The Fischer controversy, documents, and the ‘truth’ about the Origins of the First World War

Mombauer, Annika (2013). The Fischer controversy, documents, and the ‘truth’ about the Origins of the First World War. Journal of Contemporary History, 48(2) pp. 290–314.



This article argues that documents have always been central to the debate on the origins of the First World War, from their first publications in the early weeks of the war, in the so-called Coloured Books, to the official document collections on which so much of our knowledge of the period is still based. For nearly 100 years, we have been engaged in the hunt for the truth about the outbreak of the war, and documents have been seen as the key to unlocking this truth about the past. Not surprisingly, documents (many of them only recently discovered by Fischer in the archives by the time he wrote Griff nach der Weltmacht) have been seen as the key to unlocking the truth about the past. And yet, the long debate on the origins of the war has throughout been characterised by deliberate deceptions, misinterpretations and outright lies. This article attempts to unravel the connection between truth, lies and documents in the debate on the origins of the war, and suggests that primary sources, if used judiciously and within an international context, can serve as a way of explaining events the past, despite their obvious shortcomings. International documents can, for example, highlight the intersection of military and political decision-making in July 1914, and how mismatches here led to cues and triggers which had different significance in different countries.

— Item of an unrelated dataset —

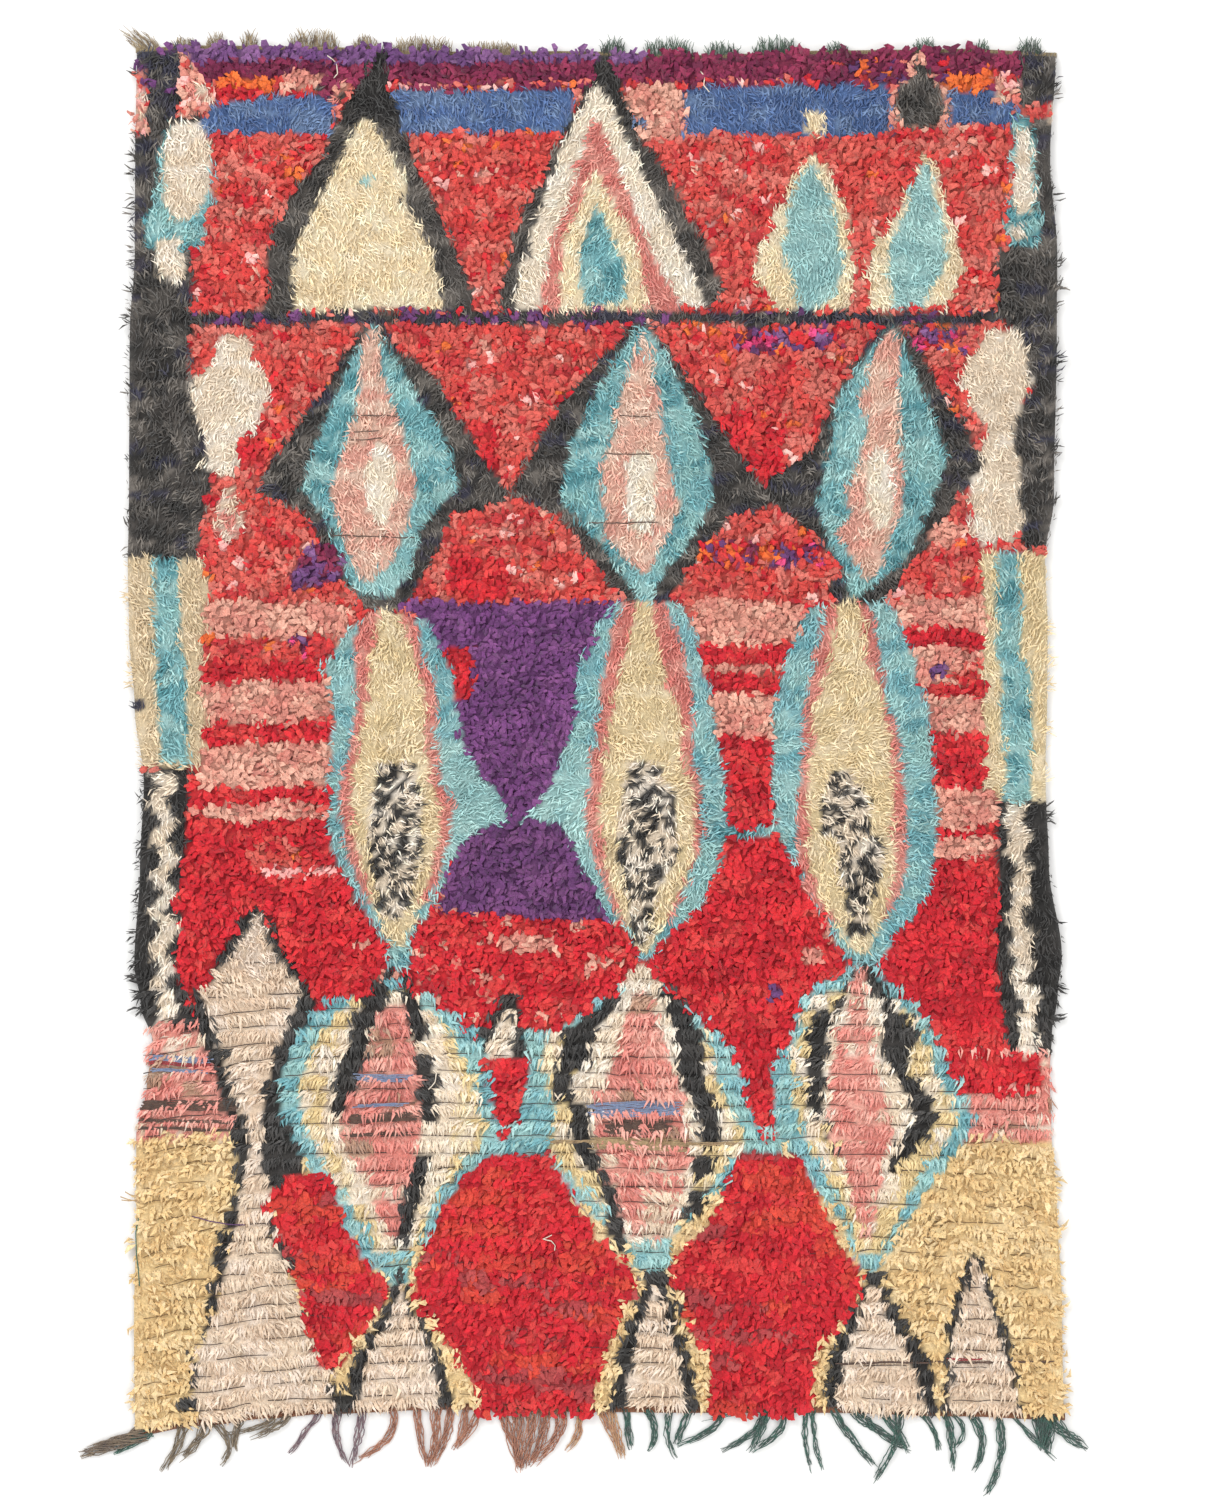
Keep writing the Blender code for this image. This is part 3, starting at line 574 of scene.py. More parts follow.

However, the article also aims to reflects more broadly on the limitations of a document-based analysis which aims at factual truth. Documents are always subjective, not only in the way we interpret them, but also in the way they were created. It suggests that the search for that key document, that smoking gun, is almost certainly futile, but rather that the goal should be an analysis of sources for the mechanisms and cultures of military and diplomatic decision-making which they reveal. As much as any truth can ever be told about how the war started, this is the area where, with the help of documents, we might be able to find it.